Beginning with the first line of the data below, reproduce every line unchanged, ending with the line that holds "return fuse(can, front, back)".

[BEGIN Data segment]

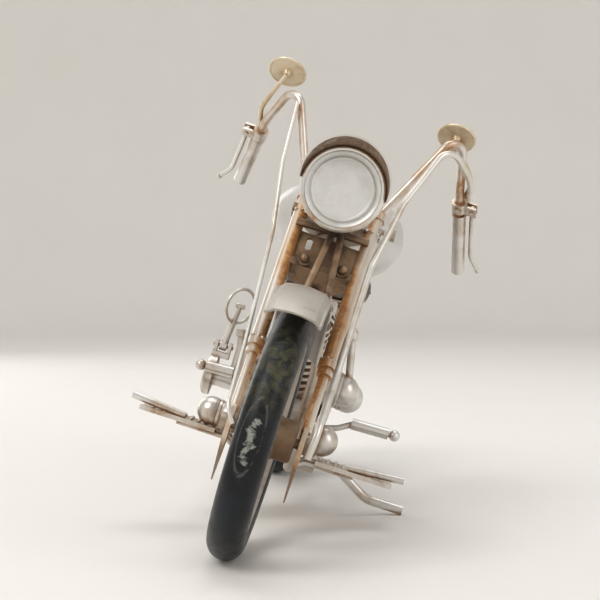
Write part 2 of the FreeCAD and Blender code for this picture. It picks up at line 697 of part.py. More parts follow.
def floorboard(side):
    """Ribbed board on two bearers, with a rolled tube across its front edge."""
    plate = box(17.0, 42.6, 48.5, 63.0, 26.6, 27.3)
    lip = box(17.0, 42.6, 47.9, 48.6, 26.6, 28.1)
    ribs = [box(18.0 + 2.6 * k, 18.9 + 2.6 * k, 48.8, 62.6, 27.3, 27.9) for k in range(9)]
    bearers = [wire_rod([V(9.4, y, rail_z + 1.2), V(13.5, y, 25.9), V(30.0, y, 26.0)], 0.9,
                        3.0) for y in (52.0, 60.0)]
    rail = cyl(V(27.6, 49.6, 28.8), V(46.0, 49.6, 30.3), 1.15)
    bore = cyl(V(44.0, 49.6, 30.14), V(47.0, 49.6, 30.38), 0.65)
    board = fuse(plate, lip, rail, *(ribs + bearers)).cut(bore)
    if side < 0:
        return mirrored(board)
    return board


def exhaust():
    """Two header pipes on the right, swept back into one open-ended silencer."""
    start = V(-15.4, 106.0, 23.0)
    run = V(-1.8, 64.0, 2.0)
    pts = [(0.0, 0.0), (0.0, 2.0), (1.5, 2.0), (6.0, 3.4), (64.0, 3.4), (64.0, 2.5), (58.0, 2.5),
           (58.0, 0.0)]
    half_section = Part.Face(Part.makePolygon([V(r, 0, d) for d, r in pts + [pts[0]]]))
    can = half_section.revolve(V(0, 0, 0), V(0, 0, 1), 360)
    can.Placement = FreeCAD.Placement(start, FreeCAD.Rotation(V(0, 0, 1), run))
    front = wire_rod([V(-6.0, 61.5, 62.0), V(-14.4, 56.0, 58.0), V(-14.6, 58.0, 30.0), V(-15.0, 76.0, 22.8),
                      V(-15.42, 107.0, 23.03)], 1.5, 7.0)
    back = wire_rod([V(-6.0, 93.0, 62.0), V(-14.4, 98.0, 57.0), V(-15.0, 99.0, 40.0),
                     V(-15.8, 118.0, 24.2)], 1.4, 6.0)
    return fuse(can, front, back)


def chain_case():
    """Closed tin case over the drive on the left, from the engine to the rear hub."""
    x0 = 13.2
    front = V(x0, 94.0, 32.0)
    back = V(x0, wheelbase, rear_axle_z)
    run = back - front
    square = V(1, 0, 0).cross(run).normalize()
    pts = [front + square * 5.6, back + square * 6.6, back - square * 6.6, front - square * 5.6]
    case = Part.Face(Part.makePolygon(pts + [pts[0]])).extrude(V(2.6, 0, 0))
    ends = [Part.makeCylinder(5.6, 2.6, front, V(1, 0, 0)), Part.makeCylinder(6.6, 2.6, back, V(1, 0, 0))]
    bridge = cyl(V(9.8, 94.0, 32.0), V(13.4, 94.0, 32.0), 3.0)
    return fuse(case, bridge, *ends)


# ---- stand and gear lever ----
stand_pivot = V(14.6, 78.0, 24.2)
stand_foot_x = 50.0
foot_r = 1.6
foot_flat = 0.3            # depth of the flat worn on the foot


def ground_height(x):
    """Height of the leaned bike's ground plane in the upright frame."""
    return front_section - front_section / math.cos(lean_rad) + x * math.tan(lean_rad)


def stand_bracket():
    """Lug on the left rail with the upright pivot pin of the side stand."""
    plate = box(8.6, 17.0, 75.6, 80.4, rail_z - 2.8, rail_z - 1.2)
    pin = Part.makeCylinder(1.0, 7.0, V(stand_pivot.x, stand_pivot.y, rail_z - 2.4))
    head = Part.makeCylinder(1.7, 0.9, V(stand_pivot.x, stand_pivot.y, rail_z + 3.9))
    return fuse(plate, pin, head)


def side_stand():
    """Bent leg, its eye on the pivot pin and its end resting on the ground."""
    end_z = ground_height(stand_foot_x) + foot_r / math.cos(lean_rad)
    knee_z = ground_height(37.0) + foot_r / math.cos(lean_rad) + 3.6
    leg = wire_rod([stand_pivot, V(25.0, 78.0, 23.4), V(37.0, 77.4, knee_z),
                    V(stand_foot_x, 76.4, end_z - foot_flat)], foot_r, 9.0)
    eye = Part.makeCylinder(2.4, 4.4, V(stand_pivot.x, stand_pivot.y, rail_z - 0.8))
    hole = Part.makeCylinder(1.0 + run_fit, 12, V(stand_pivot.x, stand_pivot.y, rail_z - 6))
    return fuse(leg, eye).cut(hole)


gear_pivot = V(-25.4, 80.0, 51.5)


def gear_bracket():
    """Small box on top of the side cover, with a cross pin for the gear lever."""
    block = box(-28.4, -22.4, 78.2, 81.8, 47.4, 49.3)
    cheeks = [box(-28.4, -27.2, 78.6, 81.4, 49.0, 53.2), box(-23.6, -22.4, 78.6, 81.4, 49.0, 53.2)]
    pin = cyl(V(-28.9, 80, 51.5), V(-21.9, 80, 51.5), 0.6)
    return fuse(block, pin, *cheeks)


def gear_lever():
    """Rod with an eye below and a wire ring with a cross bar at the hand end."""
    top = V(-23.9, 80.0, 66.4)
    eye = cyl(V(-26.6, 80, 51.5), V(-24.2, 80, 51.5), 1.5)
    rod = fuse(cone(gear_pivot, top, 1.25, 0.85), cyl(top - V(1.6, 0, 0), top + V(1.6, 0, 0), 0.9))
    ring = Part.makeTorus(6.1, 0.55, V(0, 0, 0), V(1, 0, 0))
    ring.rotate(V(0, 0, 0), V(0, 0, 1), -42)
    ring.rotate(V(0, 0, 0), V(0, 1, 0), 6)
    ring.translate(top)
    hole = cyl(V(-30, 80, 51.5), V(-20, 80, 51.5), 0.6 + run_fit)
    return fuse(eye, rod, ring).cut(hole)


# ---- assembly ----
def notch(body):
    """Shape every later piece round the earlier ones it is soldered to."""
    done = {}
    for name, shape in body.items():
        for earlier in done.values():
            if shape.BoundBox.intersect(earlier.BoundBox):
                shape = shape.cut(earlier)
        whole = shape.Volume
        solids = [s for s in shape.Solids if s.Volume > 0.012 * whole]
        done[name] = solids[0] if len(solids) == 1 else group(*solids)
    return done


front_rim_solid = rim(front_centre, front_ring, front_section)
rear_rim_solid = rim(rear_centre, rear_ring, rear_section)
front_wheel = {
    "front_rim": front_rim_solid,
    "front_tyre": tyre(front_centre, front_ring, front_section, front_rim_solid),
    "front_hub": front_hub(),
    "front_spokes": spokes(front_centre, front_ring, front_section, 4.2, 5.4, 20),
}
rear_wheel = {
    "rear_rim": rear_rim_solid,
    "rear_tyre": tyre(rear_centre, rear_ring, rear_section, rear_rim_solid),
    "rear_hub": rear_hub(),
    "rear_spokes": spokes(rear_centre, rear_ring, rear_section, 4.2, 5.8, 20),
}
steering = {
    "front_axle": axle(front_centre, fork_x[-1][0] + blade / 2, fork_x[1][0] + blade / 2),
    "fork_left": fork(1),
    "fork_right": fork(-1),
    "lower_yoke": fuse(yoke(yoke_at, 2.6, 10.6, 12.2), steering_stem(), apron(), yoke_pin(7.4),
                       yoke_pin(-5.0)),
    "upper_yoke": fuse(yoke(78.2, 2.2, 14.2, 15.2), clamp_bolt()),
    "lamp_cross_bar": lamp_bar(),
    "headlight_shell": lamp_shell(),
    "headlight_rim": lamp_rim(),
    "headlight_disc": lamp_disc(),
    "headlight_visor": lamp_visor(),
    "front_fender": front_fender(),
    "fender_struts": fender_struts(),
    "handlebar_left": wire_rod(bar_left, bar_r, 7.0),
    "handlebar_right": wire_rod(bar_right, bar_r, 7.0),
    "grips": group(grip(bar_left), grip(bar_right)),
    "lever_clamps": group(clamp(bar_left), clamp(bar_right)),
    "mirrors": group(mirror(bar_left, mirror_left_at, V(38.6, 62.0, 129.0)),
                     mirror(bar_right, mirror_right_at, V(-35.4, 61.5, 132.0))),
    "cable_left": cable_left(),
    "cable_right": cable_right(),
}
chassis = {
    "steering_head": head_tube(),
    "backbone_tube": backbone(),
    "frame_tube_left": fuse(side_tube(1), axle_plate(1), stand_bracket()),
    "frame_tube_right": fuse(side_tube(-1), axle_plate(-1)),
    "rear_axle": axle(rear_centre, 12.1, 12.1),
    "top_stays": group(top_stay(1), top_stay(-1)),
    "crankcase": crankcase(),
    "cylinder_front": cylinder(70.0, -20),
    "cylinder_rear": cylinder(86.0, 20),
    "cylinder_heads": group(cylinder_head(70.0, -20), cylinder_head(86.0, 20)),
    "rod_covers": pushrods(),
    "generator_drum": drum_x(1, 9.0, 16.2, 6.4, 5.1, 52.0, 34.4),
    "right_drum": fuse(drum_x(-1, 9.0, 19.2, 4.2, 4.7, 51.5, 32.8), ball(V(-13.6, 51.3, 32.7), 5.0)),
    "upper_case_domes": fuse(drum_x(1, 8.8, 17.8, 5.7, 5.4, 75.0, 49.8),
                             drum_x(1, 8.8, 19.8, 5.0, 5.4, 87.0, 47.0), breather()),
    "side_cover": fuse(side_cover(), gear_bracket()),
    "carburettor": carburettor(),
    "foot_pegs": group(foot_peg(1), foot_peg(-1)),
    "floorboard_left": floorboard(1),
    "floorboard_right": floorboard(-1),
    "exhaust": exhaust(),
    "chain_case": chain_case(),
    "tank_left": tank_lobe(1),
    "tank_right": tank_lobe(-1),
    "tank_caps": group(tank_cap(1), tank_cap(-1)),
    "seat_springs": seat_springs(),
    "seat_pan": saddle(-1.2, 76.6, 77.8),
    "seat": saddle(0.0, 77.8, 89.0),
    "rear_fender": rear_fender(),
    "rear_fender_stays": group(fender_stay(1), fender_stay(-1)),
}
single = {
    "clutch_lever": lever(bar_left),
    "brake_lever": lever(bar_right),
    "side_stand": side_stand(),
    "gear_lever": gear_lever(),
}

pieces = {}
for body in (front_wheel, rear_wheel, steering, chassis):
    pieces.update(notch(body))
pieces.update(single)

for name, shape in pieces.items():
    shape.rotate(V(0, 0, front_section), V(0, 1, 0), lean_angle)
    shape.translate(V(-origin_x, -origin_y, 0))
    if name == "side_stand":
        shape = shape.cut(box(-90, 90, -150, 150, -20, 0))
    shape.exportStep("parts/" + name + ".step")
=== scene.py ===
import bmesh
import bpy
import json
import math
import random
from mathutils import Matrix, Vector, noise
from mathutils.bvhtree import BVHTree


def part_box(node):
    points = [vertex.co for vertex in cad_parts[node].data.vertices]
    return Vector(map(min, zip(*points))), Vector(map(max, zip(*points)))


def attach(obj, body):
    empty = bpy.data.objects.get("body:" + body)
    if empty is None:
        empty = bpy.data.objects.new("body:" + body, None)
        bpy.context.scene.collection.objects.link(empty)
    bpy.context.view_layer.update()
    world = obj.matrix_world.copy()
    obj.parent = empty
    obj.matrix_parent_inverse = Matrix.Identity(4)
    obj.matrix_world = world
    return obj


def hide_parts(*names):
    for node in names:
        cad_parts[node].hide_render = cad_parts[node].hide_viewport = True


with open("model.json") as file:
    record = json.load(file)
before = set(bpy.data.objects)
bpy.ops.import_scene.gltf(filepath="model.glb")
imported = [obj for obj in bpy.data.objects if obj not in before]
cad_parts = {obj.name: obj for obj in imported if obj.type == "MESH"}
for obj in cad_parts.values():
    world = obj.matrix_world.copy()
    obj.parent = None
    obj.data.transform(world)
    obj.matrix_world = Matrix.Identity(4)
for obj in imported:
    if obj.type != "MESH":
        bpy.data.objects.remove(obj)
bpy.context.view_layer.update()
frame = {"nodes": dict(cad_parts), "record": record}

MM = 0.001
NODES = frame["nodes"]
JOINTS = {joint["name"]: joint for joint in frame["record"]["behaviour"]["joints"]}
FORK_AXIS = Vector(JOINTS["steer"]["axis"])
ACROSS = Vector(JOINTS["front_wheel_spin"]["axis"])
FRONT_AXLE = Vector(JOINTS["front_wheel_spin"]["pos_m"])
REAR_AXLE = Vector(JOINTS["rear_wheel_spin"]["pos_m"])
BACK = Vector((0.0, 1.0, 0.0))
BIKE_UP = ACROSS.cross(BACK).normalized()
SHADER_SAMPLES = 4
SKIN_BUMP = 0.2 * MM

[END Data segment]

- Completed task
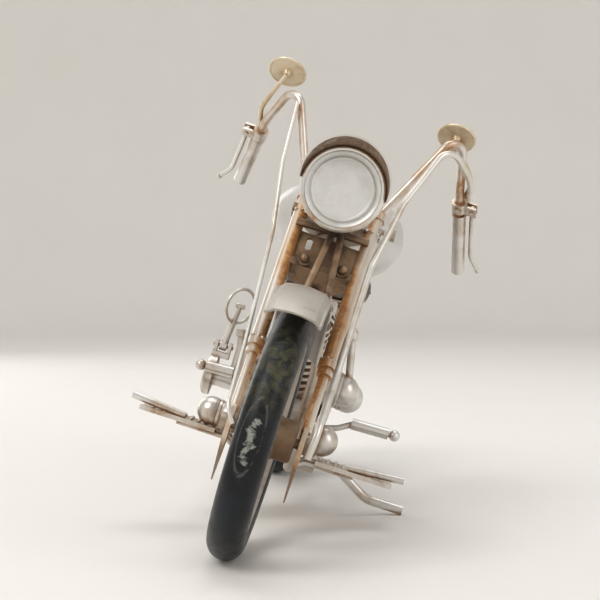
Write part 2 of the FreeCAD and Blender code for this picture. It picks up at line 697 of part.py. More parts follow.
def floorboard(side):
    """Ribbed board on two bearers, with a rolled tube across its front edge."""
    plate = box(17.0, 42.6, 48.5, 63.0, 26.6, 27.3)
    lip = box(17.0, 42.6, 47.9, 48.6, 26.6, 28.1)
    ribs = [box(18.0 + 2.6 * k, 18.9 + 2.6 * k, 48.8, 62.6, 27.3, 27.9) for k in range(9)]
    bearers = [wire_rod([V(9.4, y, rail_z + 1.2), V(13.5, y, 25.9), V(30.0, y, 26.0)], 0.9,
                        3.0) for y in (52.0, 60.0)]
    rail = cyl(V(27.6, 49.6, 28.8), V(46.0, 49.6, 30.3), 1.15)
    bore = cyl(V(44.0, 49.6, 30.14), V(47.0, 49.6, 30.38), 0.65)
    board = fuse(plate, lip, rail, *(ribs + bearers)).cut(bore)
    if side < 0:
        return mirrored(board)
    return board


def exhaust():
    """Two header pipes on the right, swept back into one open-ended silencer."""
    start = V(-15.4, 106.0, 23.0)
    run = V(-1.8, 64.0, 2.0)
    pts = [(0.0, 0.0), (0.0, 2.0), (1.5, 2.0), (6.0, 3.4), (64.0, 3.4), (64.0, 2.5), (58.0, 2.5),
           (58.0, 0.0)]
    half_section = Part.Face(Part.makePolygon([V(r, 0, d) for d, r in pts + [pts[0]]]))
    can = half_section.revolve(V(0, 0, 0), V(0, 0, 1), 360)
    can.Placement = FreeCAD.Placement(start, FreeCAD.Rotation(V(0, 0, 1), run))
    front = wire_rod([V(-6.0, 61.5, 62.0), V(-14.4, 56.0, 58.0), V(-14.6, 58.0, 30.0), V(-15.0, 76.0, 22.8),
                      V(-15.42, 107.0, 23.03)], 1.5, 7.0)
    back = wire_rod([V(-6.0, 93.0, 62.0), V(-14.4, 98.0, 57.0), V(-15.0, 99.0, 40.0),
                     V(-15.8, 118.0, 24.2)], 1.4, 6.0)
    return fuse(can, front, back)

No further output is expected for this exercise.